## Written request
Copy the first line of the material below and every later line through the line containing "# written as", without any other output.
━━ Source material
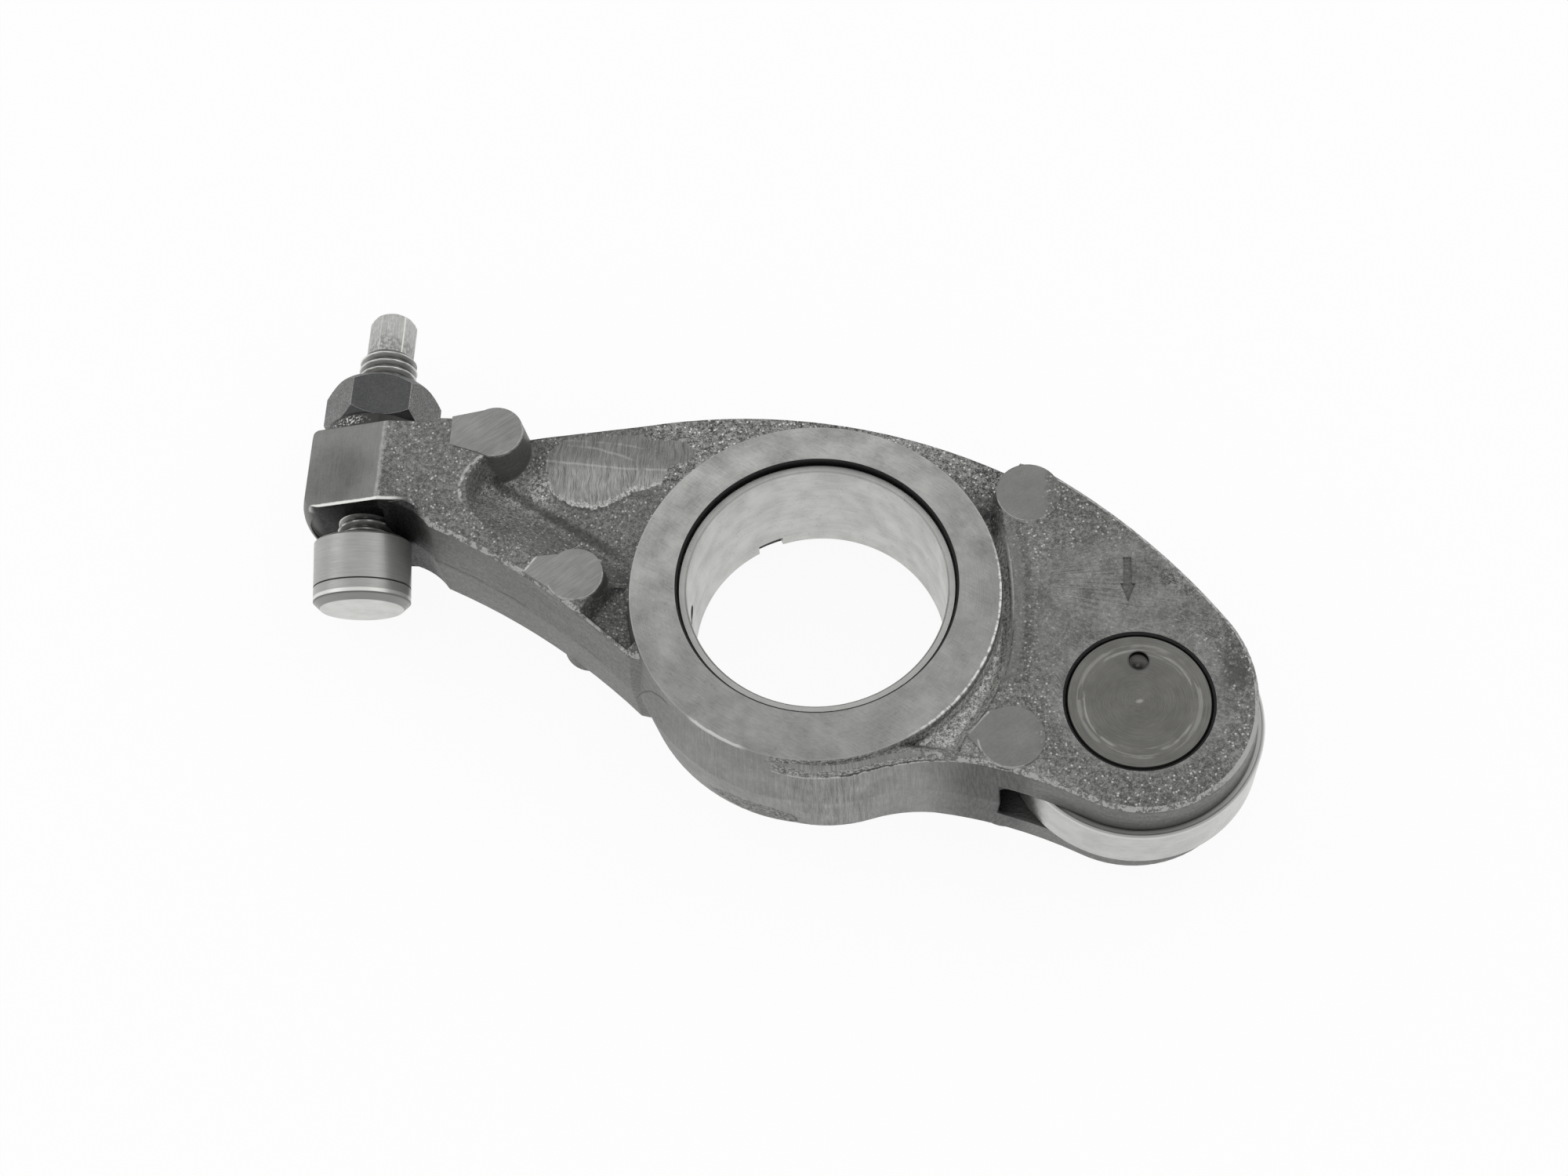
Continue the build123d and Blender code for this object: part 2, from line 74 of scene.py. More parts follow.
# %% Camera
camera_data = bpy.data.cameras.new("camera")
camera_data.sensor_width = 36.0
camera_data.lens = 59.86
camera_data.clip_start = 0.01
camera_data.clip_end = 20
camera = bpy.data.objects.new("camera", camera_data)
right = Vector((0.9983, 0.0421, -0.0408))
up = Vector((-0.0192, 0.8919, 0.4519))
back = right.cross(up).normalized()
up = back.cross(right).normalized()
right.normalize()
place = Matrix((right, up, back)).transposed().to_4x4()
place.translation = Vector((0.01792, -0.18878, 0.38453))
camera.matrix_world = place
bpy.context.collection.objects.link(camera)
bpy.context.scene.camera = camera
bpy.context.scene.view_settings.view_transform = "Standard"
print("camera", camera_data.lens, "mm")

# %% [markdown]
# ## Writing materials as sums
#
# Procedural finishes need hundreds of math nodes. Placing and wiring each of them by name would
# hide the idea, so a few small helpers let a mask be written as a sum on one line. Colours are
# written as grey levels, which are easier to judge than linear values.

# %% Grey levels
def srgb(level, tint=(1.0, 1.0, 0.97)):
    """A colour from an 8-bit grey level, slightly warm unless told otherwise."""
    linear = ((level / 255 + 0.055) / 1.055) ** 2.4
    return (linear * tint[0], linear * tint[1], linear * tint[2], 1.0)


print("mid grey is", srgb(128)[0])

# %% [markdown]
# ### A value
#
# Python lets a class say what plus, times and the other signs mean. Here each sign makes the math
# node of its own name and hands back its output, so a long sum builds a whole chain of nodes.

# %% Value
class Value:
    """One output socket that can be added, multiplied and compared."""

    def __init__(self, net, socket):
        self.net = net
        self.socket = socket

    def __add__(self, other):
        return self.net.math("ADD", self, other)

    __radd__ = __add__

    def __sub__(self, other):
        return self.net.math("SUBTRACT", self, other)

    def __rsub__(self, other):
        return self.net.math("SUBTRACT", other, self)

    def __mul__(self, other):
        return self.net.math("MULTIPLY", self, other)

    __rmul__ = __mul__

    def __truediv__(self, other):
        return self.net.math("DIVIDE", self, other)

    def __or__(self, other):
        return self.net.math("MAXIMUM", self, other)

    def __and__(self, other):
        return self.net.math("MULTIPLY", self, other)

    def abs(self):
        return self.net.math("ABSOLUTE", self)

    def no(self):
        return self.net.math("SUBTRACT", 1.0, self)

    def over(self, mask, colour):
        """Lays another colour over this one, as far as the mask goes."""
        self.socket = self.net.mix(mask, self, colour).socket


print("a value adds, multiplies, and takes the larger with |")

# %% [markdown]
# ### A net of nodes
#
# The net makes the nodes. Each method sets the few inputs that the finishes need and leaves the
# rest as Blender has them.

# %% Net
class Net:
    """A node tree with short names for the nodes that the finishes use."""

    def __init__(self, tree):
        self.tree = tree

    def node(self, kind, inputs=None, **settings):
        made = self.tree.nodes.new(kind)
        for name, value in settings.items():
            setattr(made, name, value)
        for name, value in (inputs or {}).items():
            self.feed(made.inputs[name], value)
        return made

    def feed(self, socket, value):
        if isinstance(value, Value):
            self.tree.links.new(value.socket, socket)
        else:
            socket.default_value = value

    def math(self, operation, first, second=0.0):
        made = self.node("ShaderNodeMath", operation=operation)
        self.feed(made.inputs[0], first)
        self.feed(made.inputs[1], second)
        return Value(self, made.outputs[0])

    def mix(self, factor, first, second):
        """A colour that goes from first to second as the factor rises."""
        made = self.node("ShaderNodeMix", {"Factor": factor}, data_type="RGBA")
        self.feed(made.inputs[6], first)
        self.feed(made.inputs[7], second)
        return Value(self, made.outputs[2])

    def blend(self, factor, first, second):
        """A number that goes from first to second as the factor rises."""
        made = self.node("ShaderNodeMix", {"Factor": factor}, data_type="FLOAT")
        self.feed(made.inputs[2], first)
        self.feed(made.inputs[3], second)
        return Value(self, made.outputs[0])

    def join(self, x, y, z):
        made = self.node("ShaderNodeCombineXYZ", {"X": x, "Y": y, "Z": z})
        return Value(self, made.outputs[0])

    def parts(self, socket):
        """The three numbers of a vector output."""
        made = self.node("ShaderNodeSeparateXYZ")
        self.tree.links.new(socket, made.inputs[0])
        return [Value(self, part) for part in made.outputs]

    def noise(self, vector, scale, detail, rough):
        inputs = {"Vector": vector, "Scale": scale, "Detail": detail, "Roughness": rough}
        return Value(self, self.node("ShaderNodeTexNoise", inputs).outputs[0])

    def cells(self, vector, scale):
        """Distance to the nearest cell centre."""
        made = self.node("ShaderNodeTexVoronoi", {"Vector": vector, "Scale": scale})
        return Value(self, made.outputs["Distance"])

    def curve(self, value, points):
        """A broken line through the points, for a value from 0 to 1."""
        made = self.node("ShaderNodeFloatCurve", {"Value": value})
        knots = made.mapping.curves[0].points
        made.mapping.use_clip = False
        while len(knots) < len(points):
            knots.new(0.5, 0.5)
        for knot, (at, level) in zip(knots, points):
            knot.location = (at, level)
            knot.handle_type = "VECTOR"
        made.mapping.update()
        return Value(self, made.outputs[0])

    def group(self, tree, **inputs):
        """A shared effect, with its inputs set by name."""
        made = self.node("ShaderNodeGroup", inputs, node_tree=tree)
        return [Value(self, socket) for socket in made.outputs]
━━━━
## Solution to this problem
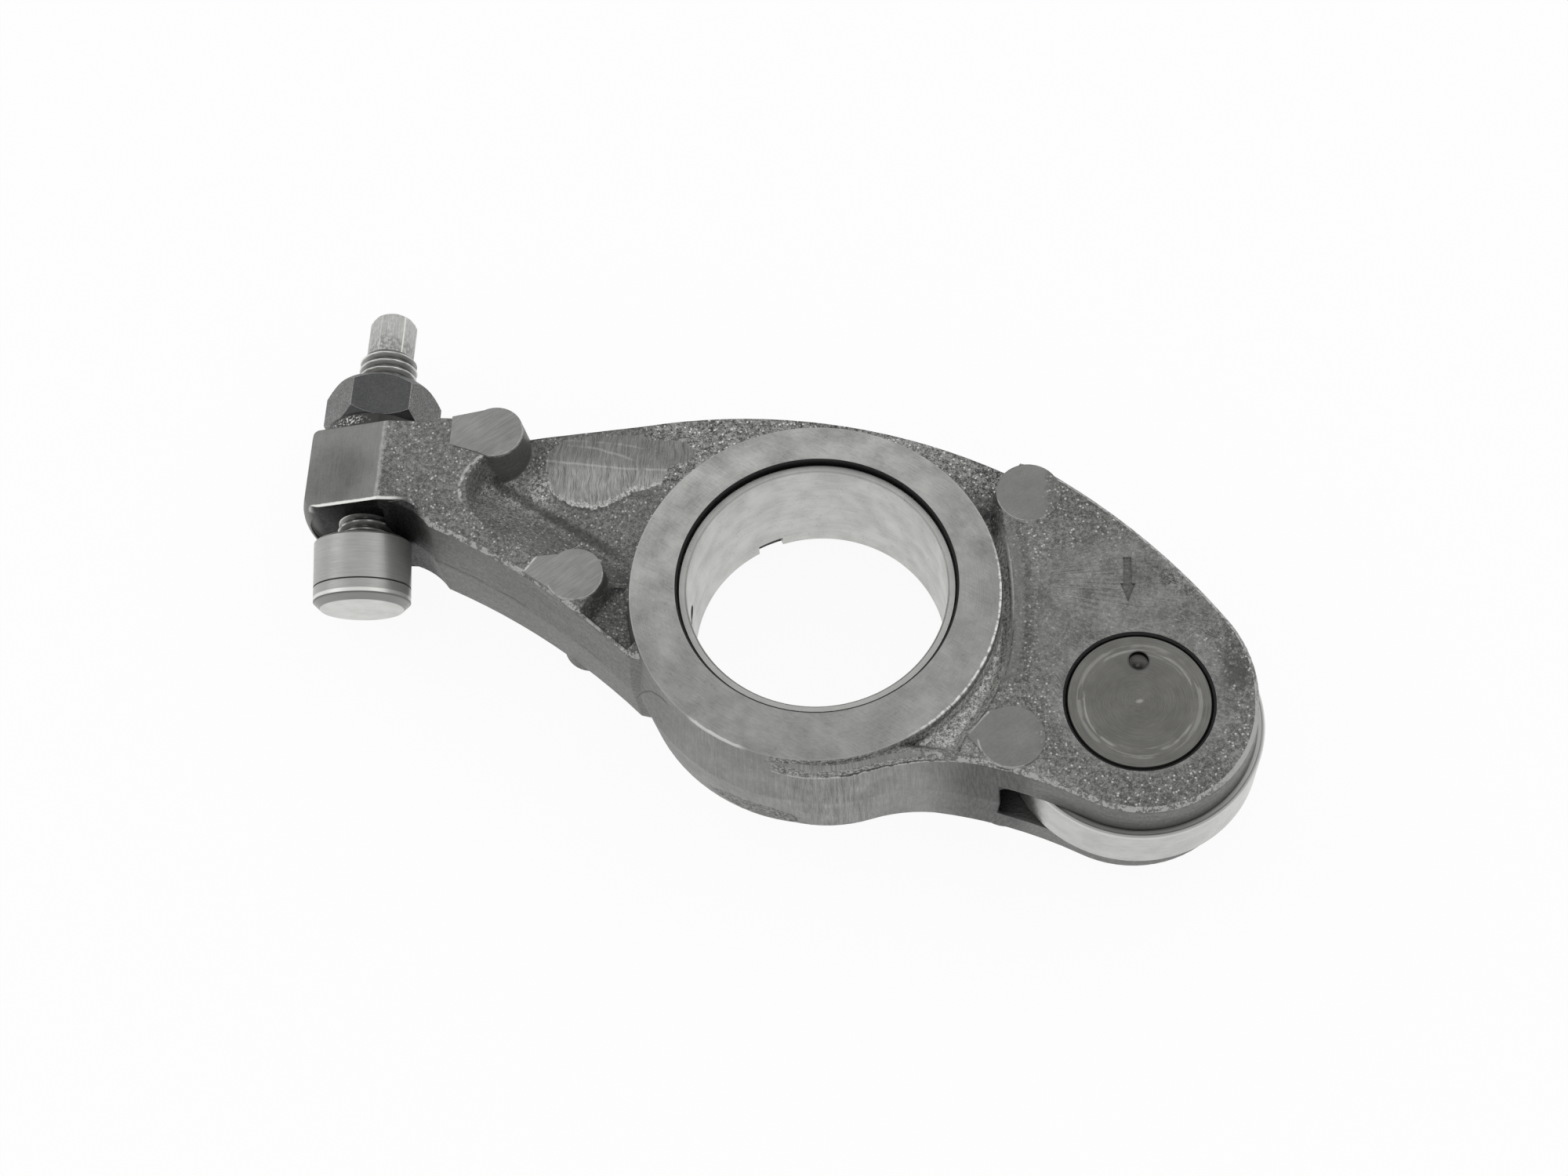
Continue the build123d and Blender code for this object: part 2, from line 74 of scene.py. More parts follow.
# %% Camera
camera_data = bpy.data.cameras.new("camera")
camera_data.sensor_width = 36.0
camera_data.lens = 59.86
camera_data.clip_start = 0.01
camera_data.clip_end = 20
camera = bpy.data.objects.new("camera", camera_data)
right = Vector((0.9983, 0.0421, -0.0408))
up = Vector((-0.0192, 0.8919, 0.4519))
back = right.cross(up).normalized()
up = back.cross(right).normalized()
right.normalize()
place = Matrix((right, up, back)).transposed().to_4x4()
place.translation = Vector((0.01792, -0.18878, 0.38453))
camera.matrix_world = place
bpy.context.collection.objects.link(camera)
bpy.context.scene.camera = camera
bpy.context.scene.view_settings.view_transform = "Standard"
print("camera", camera_data.lens, "mm")

# %% [markdown]
# ## Writing materials as sums
#
# Procedural finishes need hundreds of math nodes. Placing and wiring each of them by name would
# hide the idea, so a few small helpers let a mask be written as a sum on one line. Colours are
# written as grey levels, which are easier to judge than linear values.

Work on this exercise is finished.